- Dataset content:
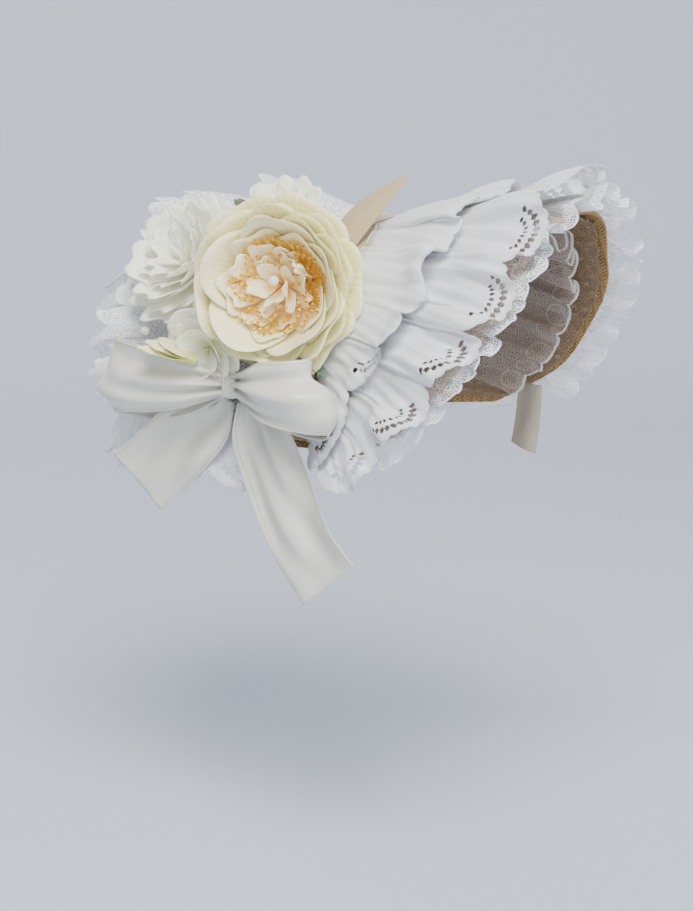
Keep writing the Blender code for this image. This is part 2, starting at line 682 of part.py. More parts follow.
def bow_knot():
    mesh = bpy.data.meshes.new("bow_knot")
    block = bmesh.new()
    bmesh.ops.create_cube(block, size=1.0)
    bmesh.ops.scale(block, vec=(KNOT_DEPTH, KNOT_WIDTH, KNOT_HEIGHT), verts=block.verts)
    bmesh.ops.bevel(block, geom=block.edges[:], offset=KNOT_WIDTH / 4, segments=2,
                    affect="EDGES", profile=0.5)
    block.to_mesh(mesh)
    block.free()
    add("bow_knot", mesh, SATIN_COLOUR, SATIN_ROUGH).location = Vector(bow_centre().tolist())


def far_streamer():
    """Ribbon end that hangs inside the brim's lower left edge."""
    way, side = grid(0.0, 1.0, *STREAMER_GRID)
    foot = brim_surface(np.array(STREAMER_TURN), np.array(1.0))
    x = foot[0] - STREAMER_INSET - STREAMER_CURL * way**2
    y = foot[1] + STREAMER_WIDTH * (0.5 - side)
    cut = STREAMER_WIDTH * STREAMER_SLANT * (side - 0.5) * way
    z = foot[2] - STREAMER_LENGTH * way - cut
    sheet("far_streamer", np.stack((x, y, z), -1), SATIN_WALL, 0.0, SATIN_SHADE_COLOUR, SATIN_ROUGH)


def main():
    for thing in list(bpy.data.objects):
        bpy.data.objects.remove(thing, do_unlink=True)
    straw_crown()
    straw_brim()
    tan_band()
    band_point()
    brim_frills()
    crown_frills()
    base_frill()
    flowers()
    leaves()
    bow_loops()
    bow_tails()
    bow_knot()
    far_streamer()


main()
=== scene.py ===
"""A straw poke bonnet dressed with eyelet frills, net lace, silk flowers and a satin bow.

Metres, +Z up. The wearer faces -Y and the wearer's right side is -X. A place on the straw is a
turn, from 0 at the top to 1 at the wearer's left end (-1 at the right), and a share, which runs
over the crown from the brim to the nape, and over the brim from the crown to the rim.
"""

import bpy
import numpy as np
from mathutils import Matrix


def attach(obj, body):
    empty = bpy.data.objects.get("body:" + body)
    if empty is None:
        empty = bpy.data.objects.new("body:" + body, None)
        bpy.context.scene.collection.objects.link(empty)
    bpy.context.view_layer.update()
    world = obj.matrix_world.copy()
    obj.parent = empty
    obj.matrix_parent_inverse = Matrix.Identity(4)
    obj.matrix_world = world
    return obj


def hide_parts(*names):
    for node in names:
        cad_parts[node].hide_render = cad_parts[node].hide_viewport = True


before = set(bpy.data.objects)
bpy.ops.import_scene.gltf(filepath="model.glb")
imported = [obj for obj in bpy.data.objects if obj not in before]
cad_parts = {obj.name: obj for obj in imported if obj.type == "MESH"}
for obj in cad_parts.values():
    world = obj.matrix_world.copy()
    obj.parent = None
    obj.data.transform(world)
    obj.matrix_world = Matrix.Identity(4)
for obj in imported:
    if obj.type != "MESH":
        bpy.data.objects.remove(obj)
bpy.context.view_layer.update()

# Studio: a pale floor that runs up into a backdrop, a broad soft light above the camera, a weaker
# fill from the right and one more from behind on the left. The camera has the photograph's angle.
CAMERA_AT = (-1.2848, -0.7710, 0.1852)
CAMERA_LOOKS_AT = (-0.0216, -0.0418, -0.1650)
CAMERA_LENS = 82.99
FLOOR_COLOUR = (0.56, 0.605, 0.69, 1.0)
FLOOR_Z = -0.46
FLOOR_STARTS = -0.30
FLOOR_RISES_FROM = 0.55
FLOOR_RISE_RAMP = 0.25
FLOOR_ENDS = 0.68
BACKDROP_REACH = 6.0
SKY_COLOUR = (0.84, 0.87, 0.94, 1.0)
SKY_STRENGTH = 0.60
LIGHTS_LOOK_AT = (0.0, 0.0, -0.1)
# Each light's name, place, size, power and colour.
LIGHTS = (
    ("key_light", (-1.45, -1.0, 2.05), 1.3, 112.0, (1.0, 0.985, 0.96)),
    ("fill_light", (-0.7, -2.2, 0.5), 2.4, 49.0, (0.97, 0.98, 1.0)),
    ("back_light", (0.6, 1.9, 1.4), 2.0, 24.0, (0.95, 0.97, 1.0)),
)
UP = np.array((0.0, 0.0, 1.0))


def aim(thing, at, target):
    """Puts a camera or light at a place, turned so that its own -Z looks at the target."""
    thing.location = at
    away = thing.location.__class__(target) - thing.location
    thing.rotation_euler = away.to_track_quat("-Z", "Y").to_euler()
    bpy.context.scene.collection.objects.link(thing)
    return thing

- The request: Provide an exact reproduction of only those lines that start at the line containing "crown_frills()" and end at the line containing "bpy.data.objects.remove(obj)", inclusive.

- Result of the exercise:
    crown_frills()
    base_frill()
    flowers()
    leaves()
    bow_loops()
    bow_tails()
    bow_knot()
    far_streamer()


main()
=== scene.py ===
"""A straw poke bonnet dressed with eyelet frills, net lace, silk flowers and a satin bow.

Metres, +Z up. The wearer faces -Y and the wearer's right side is -X. A place on the straw is a
turn, from 0 at the top to 1 at the wearer's left end (-1 at the right), and a share, which runs
over the crown from the brim to the nape, and over the brim from the crown to the rim.
"""

import bpy
import numpy as np
from mathutils import Matrix


def attach(obj, body):
    empty = bpy.data.objects.get("body:" + body)
    if empty is None:
        empty = bpy.data.objects.new("body:" + body, None)
        bpy.context.scene.collection.objects.link(empty)
    bpy.context.view_layer.update()
    world = obj.matrix_world.copy()
    obj.parent = empty
    obj.matrix_parent_inverse = Matrix.Identity(4)
    obj.matrix_world = world
    return obj


def hide_parts(*names):
    for node in names:
        cad_parts[node].hide_render = cad_parts[node].hide_viewport = True


before = set(bpy.data.objects)
bpy.ops.import_scene.gltf(filepath="model.glb")
imported = [obj for obj in bpy.data.objects if obj not in before]
cad_parts = {obj.name: obj for obj in imported if obj.type == "MESH"}
for obj in cad_parts.values():
    world = obj.matrix_world.copy()
    obj.parent = None
    obj.data.transform(world)
    obj.matrix_world = Matrix.Identity(4)
for obj in imported:
    if obj.type != "MESH":
        bpy.data.objects.remove(obj)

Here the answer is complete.